We can verify the direction of our outgoing beam by looking at the return from a corner cube in the telescope exit path using our alignment/pointing CCD camera. The laser return from the corner cube looks like an artificial star: we can clearly identify its center. We compare the position of the corner cube return to the known position (pixel) of the receiver on the CCD camera. If we align the corner cube return to fall dead-center on the receiver position, we have zero offset, and call this the origin. We can then apply our deliberate velocity correction offset to this origin. We verified on several occasions that we were doing this correctly.

The Problem

In December, we saw that we got strong returns when we moved the beam offset about two arcseconds (to the "left") from its nominal position. This was mysterious, but repeated itself in January, and appeared to be present again in April (though at lower signal, thus lower confidence). We struggled through the spring to acquire enough data to further characterize this anomalous pointing bias, but had difficulty doing so.

Practically, this meant that we did not understand our pointing issues, and were forced to execute searches (via time-consuming raster patterns) in both the beam offset dimensions and the overall telescope pointing dimensions—spending most of our time rastering the poorly-understood beam offset. A true search then required four-dimensional rastering, or 81 points for a 3×3×3×3 search grid. We seldom performed this in a truly systematic way, being relatively confident in telescope pointing. As a result, finding the return was difficult.

The Breakthrough

In June, we recognized the source of the problem. Our laser is reflected off of a spinning optic called the transmit/receive switch, or T/R switch. This optic can be seen as the semi-transparent thick disk at a 45° angle at upper right in the top picture on the optics-bench description page. In particular, the green beam emerges from the left, and gets a reflection downward at the T/R optic. The T/R optic is almost entirely clear, but has a reflective patch on its surface that rotates into position just before a laser pulse is sent out. The rest of the time, the clear optic passes light from the telescope to our CCD camera and photon timing detector.

Because the mirrored patch blocks the CCD camera completely, we must perform our beam alignment using the corner cube in the telescope with the optic in the clear position, meaning that only a small fraction of the laser light reflects off of the clear surface of the glass. But it is enough light to perform the measurement.

The problem all along was a tilt in the optic, such that its surface was not precisely perpendicular to the rotation axis—resulting in a wobble as it spun. In designing the optical mount, it was understood that there would be some wobble—amounting to not much more than one arcsecond on the sky. But this does not affect our laser ranging practice, as we always strike the same part of the optic (the reflective patch) with the laser every time it spins around. So any small wobble should be of no consequence. But no!
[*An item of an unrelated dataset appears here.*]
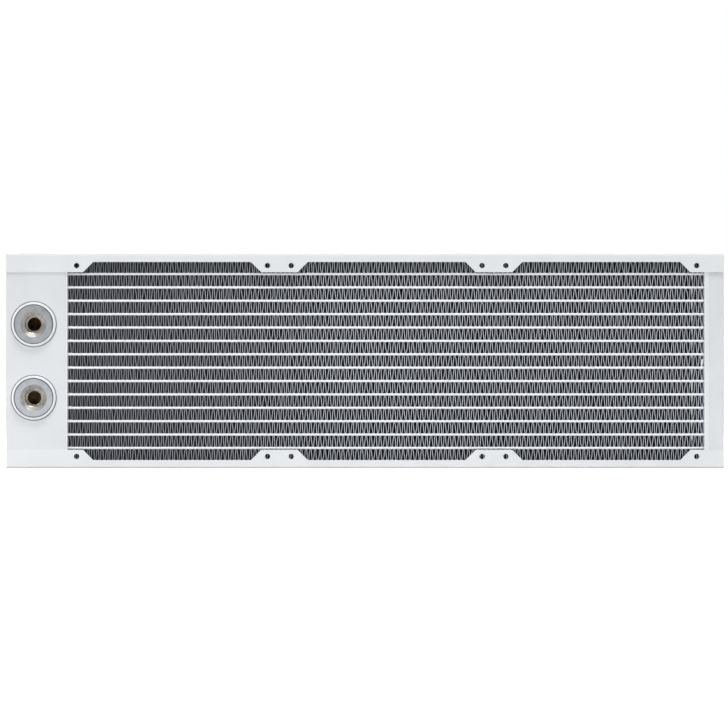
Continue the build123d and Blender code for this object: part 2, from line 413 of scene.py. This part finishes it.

Because we perform our alignment in the clear rotation, it is in a much different position than the firing position. So a tilt in the T/R optic will translate to an offset, or bias, in our outgoing beam alignment. What we called the origin was not the relevant origin for the pulses sent to the moon.

The Fix

It was not hard to verify that this was our problem, and we quickly had a quantitatively consistent explanation for our anomalous two-arcsecond offset. We were able to see this in a variety of ways—once we knew to look for it.

The fix? Simple: we can now deliberately offset the "origin" to be consistent with the tilt of the T/R optic in the firing position. It is also easy to monitor this offset.

The Upshot

Now that we understand the outgoing beam alignment, we can lock this down to its calculated offset (from the correct origin), and we don't have to worry about rastering this parameter. This turns our 81-point rasters into 9-point rasters in telescope pointing alone. APOLLO is only practical in this limited-search paradigm, so it is very encouraging to have landed here.

The Result

The night after this discovery, we had time on the telescope, and acquired Apollo 15 without much struggle. We did this even though the terrain immediately surrounding the reflector was in shadow—marking the first acquisition without visual verification. Once well established on the Apollo 15 reflector, we slewed the telescope directly to Apollo 11 and had a signal within one minute of the slew. After a solid Apollo 11 performance, we whisked over to Apollo 14 and promptly saw this signal (Apollo 14 was completely in the dark). This performance is very encouraging, supporting the notion that APOLLO has turned a corner and can practice efficient (even routine?) acquisition of all lunar reflectors so that we may begin our millimeter campaign in earnest.